ST. PETERSBURG – For the third year in a row, Mayor Rick Kriseman raised the Dr. Carter G. Woodson African American History Museum flag above City Hall Feb. 1 to kick off Black History Month.
Mayor Kriseman stated that one of the highlights of his first term was being a position, with the support of city council, to purchase the land that the Woodson Museum sits on. That purchase last year will ensure its continued existence in the community.
“This city is committed to providing the Woodson with a proper space, one that allows the museum to flourish and grow,” he said. “We are dedicated to making the space bigger and better and truly treating it like the gem that it is.”
The mayor went on to recognize a few African-American leaders and city employees who “help makes the sun shine brightly on the city,” such as Police Chief Anthony Holloway, Deputy Mayor and City Administrator Dr. Kanika Tomalin, Assistant City Attorney Jeannine Williams, Director of Sanitation Ben Shirley, Director of Urban Affairs Nikki Gaskin-Capehart, Director of Education Leah McCrae, City Council Chair Lisa Wheeler-Bowman, Director of Code Enforcement James Corbett, City Clerk Chan Srinivasa, School Board Chair Rene Flowers and County Commissioner and Chair Ken Welch.
Before handing the podium over to Terri Lipsey Scott, chair of the executive board of directors for the Woodson Museum, the mayor said, “The list of talented and dedicated city employees goes on and on and on.”
Lipsey Scott declared Mayor Kriseman a leader who understands the merit of celebrating the contributions of a race that “continues to lag in the respect that it’s due.”
“We are proud today of the residents and friends who are here with us who to understand the importance and significance of embracing, acknowledging, sharing and celebrating the success and contributions that African Americans have made and continue to make throughout our community and nation,” she stated.
Mentioning the conversation that arises every February in American, she said she takes pride in knowing that we as a city have not fallen for the rhetoric that suggests there should be no month that singles out the contributions of any particular race, “but that we understand that we are not at that place yet in time where we as a race have overcome.”
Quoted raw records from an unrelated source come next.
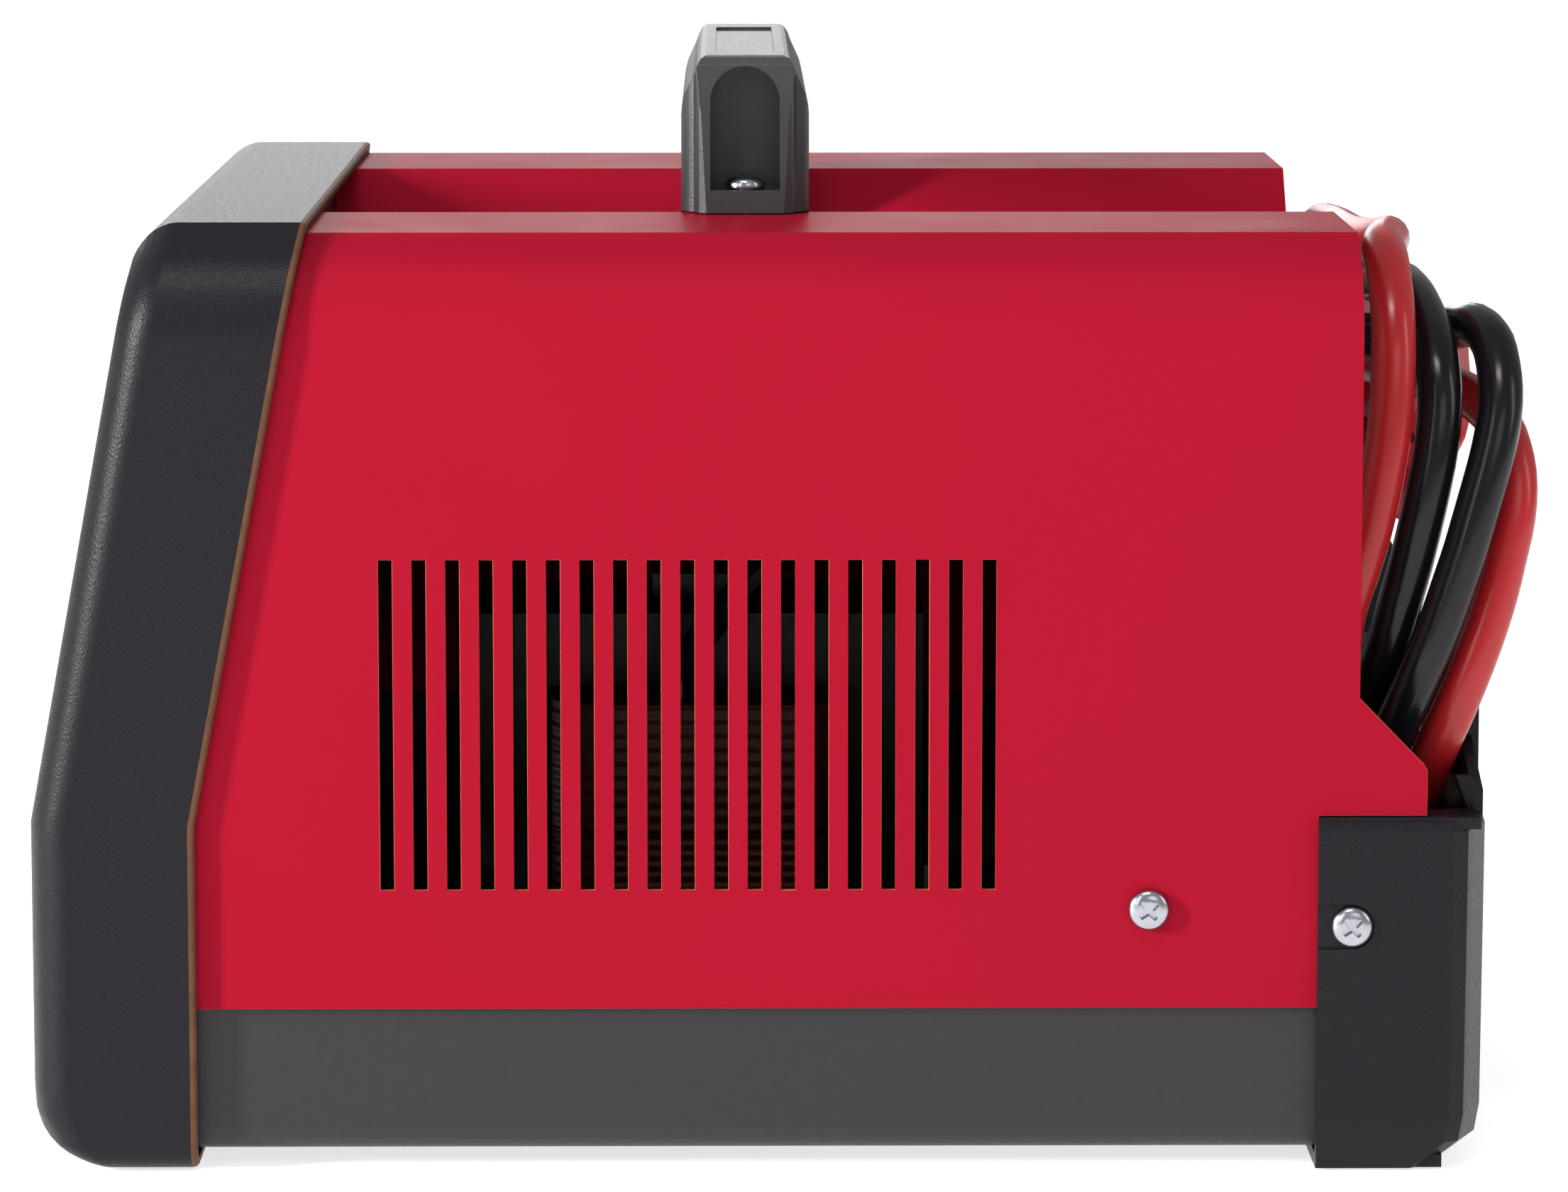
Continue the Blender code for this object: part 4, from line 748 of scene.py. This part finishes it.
def bezel_rings():
    """Outlines from the rounded front edge, round the rear lip, and back through the opening."""

    def ring(inset, back):
        return [(x, front_y(z) + back, z) for x, z in bezel_outline(inset)]

    def rear_ring(inset, back):
        return [(x, bezel_rear_y(z) + back, z) for x, z in bezel_outline(inset)]

    front = [(0.0100, 0.0001), (0.0085, 0.0003), (0.0066, 0.0009), (0.0048, 0.0018), (0.0032, 0.0029)]
    front += [(0.0019, 0.0043), (0.0009, 0.0059), (0.0003, 0.0075), (0.0001, 0.0090)]
    rear = [(0.0001, -0.0016), (0.0003, -0.0006), (0.0009, -0.0001), (BEZEL_WALL, -0.0001)]
    opening = [
        (BEZEL_WALL, 0.0075),
        (BEZEL_BORDER - COLLAR, 0.0045),
        (BEZEL_BORDER - COLLAR, PANEL_SET_BACK - GAP),
        (BEZEL_BORDER, PANEL_SET_BACK - GAP),
        (BEZEL_BORDER, 0.0022),
        (BEZEL_BORDER - 0.0006, 0.0010),
        (BEZEL_BORDER - 0.0018, 0.0002),
    ]
    rings = [ring(*step) for step in front]
    rings += [rear_ring(*step) for step in rear]
    return rings + [ring(*step) for step in opening]


def make_bezel():
    bezel = loft("bezel_look", bezel_rings(), "black_plastic", hollow=True)
    floor_z = RIDGE_Z - TROUGH_DEPTH + 0.0004
    foot_x = TROUGH_X - TROUGH_DEPTH - 0.0005
    side_x = TROUGH_X - 0.0009
    end = mirrored([(foot_x, floor_z), (side_x, RIDGE_Z), (side_x, BEZEL_TOP_Z - 0.001)])
    join(bezel, prism("trough_end", end, "Y", *TROUGH_END_Y, "black_plastic"))
    soften(bezel, 0.0, sharp=28)
    bezel.data.materials.append(finish("rim"))
    for face in bezel.data.polygons:
        if face.center.y > bezel_rear_y(face.center.z) - RIM_WIDTH:
            face.material_index = len(bezel.data.materials) - 1
    return stand_in(bezel, "front_bezel")


def handle_front():
    """The handle from the front: its two legs, its top and the finger gap."""
    foot_z = RIDGE_Z + GAP
    inner_x = TROUGH_X - 0.012
    half = [
        (HANDLE_END_X, foot_z),
        (HANDLE_END_X - 0.001, 0.238),
        (HANDLE_END_X - 0.0018, 0.2425),
        (HANDLE_TOP_X + 0.0015, 0.2488),
        (HANDLE_TOP_X, 0.2504),
        (HANDLE_TOP_X - 0.0025, HANDLE_TOP_Z),
    ]
    under = [(HANDLE_LEG_X - 0.010, HANDLE_UNDER_Z)]
    under += arc((HANDLE_LEG_X - 0.006, HANDLE_UNDER_Z - 0.006), 0.006, 90, 0, 10)
    under += [(HANDLE_LEG_X, 0.2010), (inner_x - 0.0035, 0.2010)]
    under += [(inner_x, foot_z - 0.012 + GAP), (TROUGH_X, foot_z)]
    left = [(-x, z) for x, z in reversed(under)]
    return half + [(-x, z) for x, z in reversed(half)] + left + under


def handle_section():
    """The handle across its length, narrower towards its top."""
    w = HANDLE_HALF_WIDTH
    half = [(w, 0.19), (w, 0.2370), (w - 0.0002, 0.2392), (w - 0.0008, 0.2418), (w - 0.0020, 0.2445)]
    half += [(w - 0.0030, 0.2466), (w - 0.0038, 0.2488), (w - 0.0047, 0.2503)]
    half += [(w - 0.0062, HANDLE_TOP_Z + 0.0002)]
    return [(y + HANDLE_Y, z) for y, z in mirrored(half)]


def handle_plan():
    """The handle from above, with rounded ends."""
    w = HANDLE_HALF_WIDTH
    corner = [(HANDLE_END_X - 0.022, w)]
    corner += arc((HANDLE_END_X - 0.010, w - 0.006), 0.006, 90, 30, 6)
    corner += [(HANDLE_END_X - 0.0014, w - 0.0042), (HANDLE_END_X + 0.0002, w - 0.0062)]
    right = corner + [(x, -y) for x, y in reversed(corner)]
    whole = right + [(-x, -y) for x, y in right]
    return [(x, y + HANDLE_Y) for x, y in whole]


def cut_pocket(handle, side):
    """The arched pocket in one end, over the bolt."""
    w = POCKET_HALF_WIDTH
    arch = [(HANDLE_Y - w, POCKET_FLOOR_Z), (HANDLE_Y - w, POCKET_ARCH_Z)]
    arch += arc((HANDLE_Y, POCKET_ARCH_Z), w, 180, 0, 16)[1:]
    arch += [(HANDLE_Y + w, POCKET_FLOOR_Z)]
    span = sorted((side * (HANDLE_BOLT_X - POCKET_DEPTH), side * 0.1))
    cut(handle, prism("pocket", arch, "X", *span))


def make_handle():
    ends = (HANDLE_Y - 0.03, HANDLE_Y + 0.03)
    handle = prism("handle_look", handle_front(), "Y", *ends, "handle_plastic")
    section = prism("section", handle_section(), "X", -0.1, 0.1)
    plan = prism("plan", handle_plan(), "Z", 0.18, 0.27)
    common(handle, section, plan)
    cut_pocket(handle, 1)
    cut_pocket(handle, -1)
    a, b = INLAY_HALF
    inlay = [(x, y + HANDLE_Y) for x, y in ((-a, -b), (a, -b), (a, b), (-a, b))]
    cut(handle, prism("inlay", inlay, "Z", HANDLE_TOP_Z - INLAY_DEPTH, HANDLE_TOP_Z + 0.01))
    soften(handle, 0.0005, 2, 28, 35)
    return stand_in(handle, "carry_handle")


def domed_profile(head_r, head_h, radius, length):
    """Radius against height, from the shank's tip to the top of the dome."""
    profile = [(radius, -length), (radius, 0.0)]
    profile += [(head_r * 0.97, 0.0), (head_r, head_h * 0.08), (head_r, head_h * 0.22)]
    for i in range(1, 8):
        a = math.radians(90 * i / 8)
        profile.append((head_r * (0.30 + 0.70 * math.cos(a)), head_h * (0.22 + 0.78 * math.sin(a))))
    return profile


def cross_bar(axis, flat, head_r, degrees, span):
    """One bar of the cross, wider at its middle."""
    end_half = head_r * 0.15 * 0.7
    half = head_r * 0.15
    middle = half * 1.3
    tip = head_r * 0.55
    corners = [(tip, end_half), (middle, half), (-middle, half), (-tip, end_half)]
    corners += [(-tip, -end_half), (-middle, -half), (middle, -half), (tip, -end_half)]
    c = math.cos(math.radians(degrees))
    s = math.sin(math.radians(degrees))
    spun = [(flat[0] + a * c - b * s, flat[1] + a * s + b * c) for a, b in corners]
    return prism("bar", spun, axis, *span)


def make_screw(node, axis, at, out, head_r, head_h, radius, length):
    """A domed cross-head screw, whose head is on the out side (1 or -1) of its place."""
    profile = [(r, out * along) for r, along in domed_profile(head_r, head_h, radius, length)]
    made = turned(node + "_look", profile, axis, at, 40, "zinc")
    top = at["XYZ".index(axis)] + out * head_h
    span = sorted((top - out * head_h * 0.62, top + out * head_h))
    flat = [c for i, c in enumerate(at) if i != "XYZ".index(axis)]
    bars = [cross_bar(axis, flat, head_r, degrees, span) for degrees in (40, 130)]
    cut(made, join(*bars))
    soften(made, 0.0001, 1, 40, 35)
    return stand_in(made, node)


def make_screws():
    screw = (SCREW_HEAD_R, SCREW_HEAD_H, SCREW_R, SCREW_LENGTH)
    for side, word in ((1, "right"), (-1, "left")):
        cover_at = (side * (SIDE_X + GAP), *COVER_SCREW)
        tray_at = (side * (TRAY_FACE_X + GAP), *TRAY_SCREW)
        bolt_at = (side * HANDLE_BOLT_X, HANDLE_Y, POCKET_FLOOR_Z + GAP)
        make_screw(f"cover_screw_{word}", "X", cover_at, side, *screw)
        make_screw(f"tray_screw_{word}", "X", tray_at, side, *screw)
        make_screw(f"handle_bolt_{word}", "Z", bolt_at, 1, **BOLT)


# Nodes that keep their CAD shape with their edges rounded: finish, bevel width
ROUNDED = {
    "rear_cable_tray": ("black_plastic", 0.0007),
    "base_tray": ("base_plastic", 0.0005),
    "front_panel": ("panel_plastic", 0.0004),
    "output_knob": ("knob_plastic", 0.0006),
    "switch_housing": ("knob_plastic", 0.0004),
    "power_rocker": ("knob_plastic", 0.0004),
    "holder_handle": ("red_plastic", 0.0016),
    "holder_lever": ("red_plastic", 0.0016),
    "holder_lower_jaw": ("red_plastic", 0.0008),
    "holder_upper_jaw": ("red_plastic", 0.0008),
    "clamp_lower_arm": ("steel", 0.0004),
    "clamp_upper_arm": ("steel", 0.0004),
    "clamp_lower_grip": ("grip_rubber", 0.0012),
    "clamp_upper_grip": ("grip_rubber", 0.0012),
    "primary_coil": ("copper", 0.0020),
    "secondary_coil": ("aluminium", 0.0020),
    "fan_motor": ("core_steel", 0.0005),
    "terminal_block": ("knob_plastic", 0.0005),
    "thermal_cutout": ("knob_plastic", 0.0005),
    "electrode_lead_gland": ("grip_rubber", 0.0005),
    "work_lead_gland": ("grip_rubber", 0.0005),
    "mains_cord_inlet": ("grip_rubber", 0.0005),
}
# Nodes that keep their CAD shape
KEPT = {
    "rear_panel": "plated_sheet",
    "transformer_core": "core_steel",
    "core_foot_front": "plated_sheet",
    "core_foot_rear": "plated_sheet",
    "fan_blade": "fan_plastic",
    "fan_bracket": "plated_sheet",
    "fan_shaft": "steel",
    "selector_shaft": "brass",
    "selector_switch": "knob_plastic",
    "indicator_lens": "lens",
    "holder_pin": "steel",
    "holder_spring": "steel",
    "clamp_pin": "zinc",
    "clamp_spring": "steel",
    "electrode_wire": "black_rubber",
    "work_wire": "black_rubber",
    "foot_bolt_1": "zinc",
    "foot_bolt_2": "zinc",
    "foot_bolt_3": "zinc",
    "foot_bolt_4": "zinc",
}


def keep(node, look):
    """Shows a CAD node as it is, in that finish."""
    mesh = NODES[node].data
    mesh.materials.clear()
    mesh.materials.append(finish(look))
    for face in mesh.polygons:
        face.material_index = 0


def main():
    make_camera()
    make_studio()
    made = {node: refined(node, look, width) for node, (look, width) in ROUNDED.items()}
    for node, look in KEPT.items():
        keep(node, look)
    make_lead("electrode_lead", ELECTRODE_ROUTE, "red_rubber")
    make_lead("work_lead", WORK_ROUTE, "black_rubber")
    make_cover()
    make_bezel()
    make_handle()
    make_screws()


main()
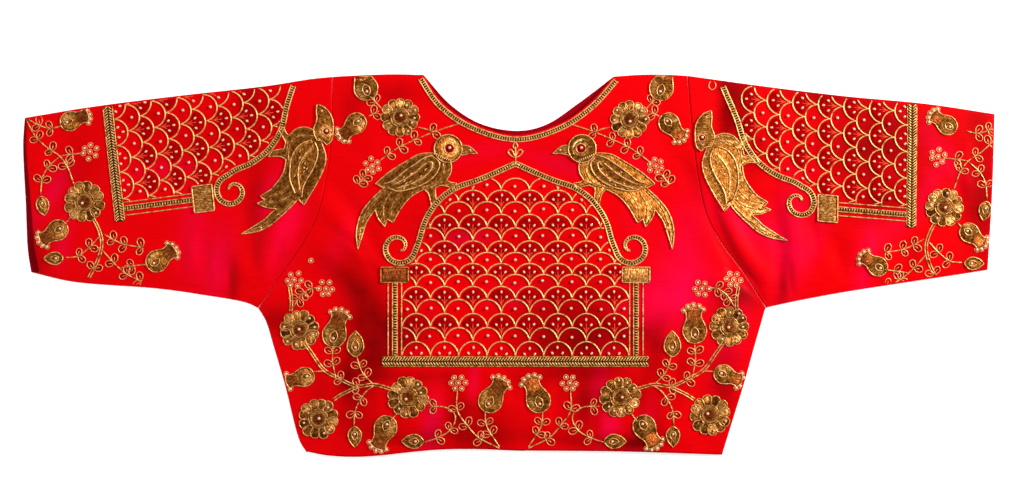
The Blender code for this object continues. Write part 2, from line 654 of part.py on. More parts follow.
def arch_border(halves, scroll_centre, from_x):
    """The arch's border from near its apex down one side, or from scroll to scroll over both."""
    turns = np.radians(SCROLL_FROM_DEG + SCROLL_TURN_DEG * np.linspace(0, 1, 17))
    share = np.linspace(0, 1, len(turns))
    radius = SCROLL_RADIUS * (1 - 0.8 * share**1.6)
    scroll = np.stack([np.cos(turns), np.sin(turns)], axis=1) * radius[:, None] + scroll_centre
    curve = smooth_line(ARCH_CURVE + [tuple(scroll[0])])
    curve = curve[curve[:, 0] >= from_x]
    half = np.vstack([along(curve, np.linspace(0, 1, 16)), scroll[1:]])
    width = np.concatenate([np.ones(16), 1 - 0.62 * share[1:] ** 4]) * BORDER_WIDTH
    if len(halves) == 1:
        return half * (halves[0], 1), width
    return np.vstack([half[::-1] * (-1, 1), half[1:]]), np.concatenate([width[::-1], width[1:]])


def oblong(length, width, columns):
    """A straight band's plan points, lying along x."""
    x = np.linspace(-length / 2, length / 2, columns)
    return np.stack([np.stack([x, np.full(columns, s * width / 2)], axis=1) for s in (1, -1)], axis=1)


GOLD = (ZARI_GOLD, 0.8, 0.38)


def arch(name, panels):
    """One arch: base bar, columns, blocks and the scrolled border."""
    panel, x, y, turn_deg, scale, rise, lean, block_width, bar_from, border_from, halves = ARCHES[name]
    host = panels[panel]

    def on_panel(points):
        p = np.array(points, float)
        p[..., 1] *= rise
        p[..., 0] += lean * p[..., 1]
        return placed(p, x, y, turn_deg, scale)

    scroll_centre = (SCROLL_X, ARCH_BLOCK_Y + block_width / 2 + SCROLL_ABOVE_BLOCK)
    border, width = arch_border(halves, scroll_centre, border_from)
    object_from(f"arch_border_{name}", band(host, on_panel(border), width), *GOLD)
    length = (ARCH_HALF_BASE - bar_from) * len(halves)
    base = oblong(length, BAR_WIDTH, 2 + int(length / 12))
    if len(halves) == 1:
        base[..., 0] += halves[0] * (ARCH_HALF_BASE + bar_from) / 2
    object_from(f"arch_base_{name}", pad(host, on_panel(base), PAD), *GOLD)
    column_top = ARCH_BLOCK_Y - block_width / 2 - PAD_LIFT
    column_foot = BAR_WIDTH / 2 + PAD_LIFT
    for half in halves:
        ending = "" if len(halves) == 1 else "_left" if half < 0 else "_right"
        upright = oblong(column_top - column_foot, COLUMN_WIDTH, 7)[..., ::-1]
        upright = upright + (half * ARCH_COLUMN_X, (column_top + column_foot) / 2)
        object_from(f"arch_column_{name}{ending}", pad(host, on_panel(upright), PAD), *GOLD)
        block = oblong(BLOCK_LENGTH, block_width, 4) + (half * ARCH_COLUMN_X, ARCH_BLOCK_Y)
        object_from(f"arch_block_{name}{ending}", pad(host, on_panel(block), PAD + BLOCK_RISE), *GOLD)


def goldwork(panels):
    """The thick gold embroidery on the back and the sleeves."""
    trim = along(smooth_line(BACK_NECK), np.linspace(0.03, 0.97, 27))
    trim = trim - outward(trim, np.array([CENTRE_X, 0.0])) * (TRIM_WIDTH / 2 + 1)
    object_from("neck_trim", band(panels["back"], trim, TRIM_WIDTH), *GOLD)
    for name in ARCHES:
        arch(name, panels)
    spine = np.array(BIRD_SPINE)
    for name, (panel, x, y, turn_deg, side) in BIRDS.items():
        line = placed(spine[:, :2], x, y, turn_deg, side=side)
        object_from(f"bird_{name}", padded_shape(panels[panel], line, spine[:, 2], 1.5), *GOLD)
    for name, (panel, x, y, radius) in FLOWERS.items():
        object_from(f"flower_{name}", flower(panels[panel], x, y, radius), *GOLD)
    profile = np.array(BUD_PROFILE)
    for name, (panel, x, y, turn_deg, scale) in BUDS.items():
        line = placed(np.stack([profile[:, 0], np.zeros(len(profile))], axis=1), x, y, turn_deg, scale)
        shape = padded_shape(panels[panel], line, profile[:, 1] * scale, 1.4)
        object_from(f"bud_{name}", shape, *GOLD)


def hooks():
    """Flat steel hooks between the two fronts' hook bands."""
    foot, top = HEM[3][1] + 14, FRONT_NECK_Y - 12
    for i in range(HOOK_COUNT):
        mesh = bmesh.new()
        bmesh.ops.create_cube(mesh, size=1)
        bmesh.ops.scale(mesh, vec=[s * MM for s in HOOK_SIZE], verts=mesh.verts)
        upright = [e for e in mesh.edges if abs(e.verts[0].co.z - e.verts[1].co.z) > HOOK_SIZE[2] * MM / 2]
        bmesh.ops.bevel(mesh, geom=upright, offset=1.5 * MM, segments=1, affect="EDGES")
        place = (CENTRE_X, foot + (top - foot) * i / (HOOK_COUNT - 1), CLOTH + SEAM + HOOK_SIZE[2] / 2)
        bmesh.ops.translate(mesh, vec=[c * MM for c in place], verts=mesh.verts)
        object_from(f"hook_{i + 1}", mesh, HOOK_STEEL, 1.0, 0.3)


for old in list(bpy.data.objects):
    bpy.data.objects.remove(old, do_unlink=True)
root = bpy.data.objects.new("choli_blouse", None)
bpy.context.scene.collection.objects.link(root)

SILK = (SILK_RED, 0.0, 0.45)
cloth = {"back": back_panel(), "sleeve_left": sleeve("left"), "sleeve_right": sleeve("right")}
upper_faces = {name: BVHTree.FromBMesh(mesh) for name, mesh in cloth.items()}
object_from("back_panel", cloth["back"], *SILK)
object_from("sleeve_left", cloth["sleeve_left"], *SILK)
object_from("sleeve_right", cloth["sleeve_right"], *SILK)
object_from("front_left", front_panel("left"), *SILK)
object_from("front_right", front_panel("right"), *SILK)
hooks()
goldwork(upper_faces)

# The origin is the middle of the blouse's foot
bpy.context.view_layer.update()
pieces = root.children
spots = np.array([piece.matrix_world @ v.co for piece in pieces for v in piece.data.vertices])
middle = (spots.min(axis=0) + spots.max(axis=0)) / 2
for piece in pieces:
    piece.location.x -= middle[0]
    piece.location.y -= middle[1]
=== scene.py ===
"""A red choli blouse with gold embroidery, laid flat on a table with its back upwards.

Plan sizes are in millimetres: x runs from cuff to cuff, y from the hem to the neck, z up off the table.
"""

import math

import bmesh
import bpy
import numpy as np
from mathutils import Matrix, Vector
from mathutils.geometry import delaunay_2d_cdt


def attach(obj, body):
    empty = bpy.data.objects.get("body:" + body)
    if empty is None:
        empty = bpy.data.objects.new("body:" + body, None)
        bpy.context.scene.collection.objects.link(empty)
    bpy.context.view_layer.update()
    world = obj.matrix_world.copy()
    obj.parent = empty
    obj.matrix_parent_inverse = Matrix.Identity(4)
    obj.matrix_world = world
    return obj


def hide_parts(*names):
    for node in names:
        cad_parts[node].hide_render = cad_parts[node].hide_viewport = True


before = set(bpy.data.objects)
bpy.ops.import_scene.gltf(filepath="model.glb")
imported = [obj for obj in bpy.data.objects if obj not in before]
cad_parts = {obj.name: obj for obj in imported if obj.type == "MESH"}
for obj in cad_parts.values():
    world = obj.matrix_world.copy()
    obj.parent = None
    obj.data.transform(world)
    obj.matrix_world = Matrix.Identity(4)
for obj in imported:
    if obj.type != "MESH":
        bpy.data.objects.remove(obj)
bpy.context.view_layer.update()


# BACK
# One panel of red art silk cut on the fold, its sides and shoulders pressed over, its neck and hem
# turned in. It lies loosely on the two fronts, so it rises a little between them and creases at the
# armholes, where the sleeves pull on it.

# The middle of the back, and what is added to the plan so that it lies on the solids
CENTRE_X = 6.0
SHIFT = (-0.08, 0.15)
# The silk's thickness, the height of the two layers pressed flat, the rounding of the body's pressed edges
# and of the sleeves' folds, and the seam between a sleeve and the body
CLOTH = 0.8
STACK = 3.0
PANEL_ROLL = 1.35
SLEEVE_ROLL = 1.5
SEAM = 0.3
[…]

She also took the time to give a history lesson on the current #MeToo Movement, which is used on social media to help demonstrate the widespread prevalence of sexual assault and harassment, especially in the workplace. First used by African-American civil rights activist Tarana Burke in 2006, Lipsey Scott went back a little further.
“Allow me to speak to the history of the originators of the #MeToo Movement,” she preached. “Woman whose tears were suppressed as their bosses, whom they called ‘massa,’ violated them day in and day out despite the evidence that was born of their crimes; who too were forced to remain silent for fear of losing something greater than a job, in fact, their lives.”
In celebration of Black History Month and women in the community, Lipsey Scott recognized a few names such as Patricia Alsup, the U.S. Ambassador to the Republic of The Gambia and Jessie Boyce, first African-American Outstanding Educator of the Year in Pinellas County.
She finished by thanking Kriseman for demonstrating to the city, state and nation that St. Petersburg “is a home to hope, a place of promise and a community filled with love and respect for all.”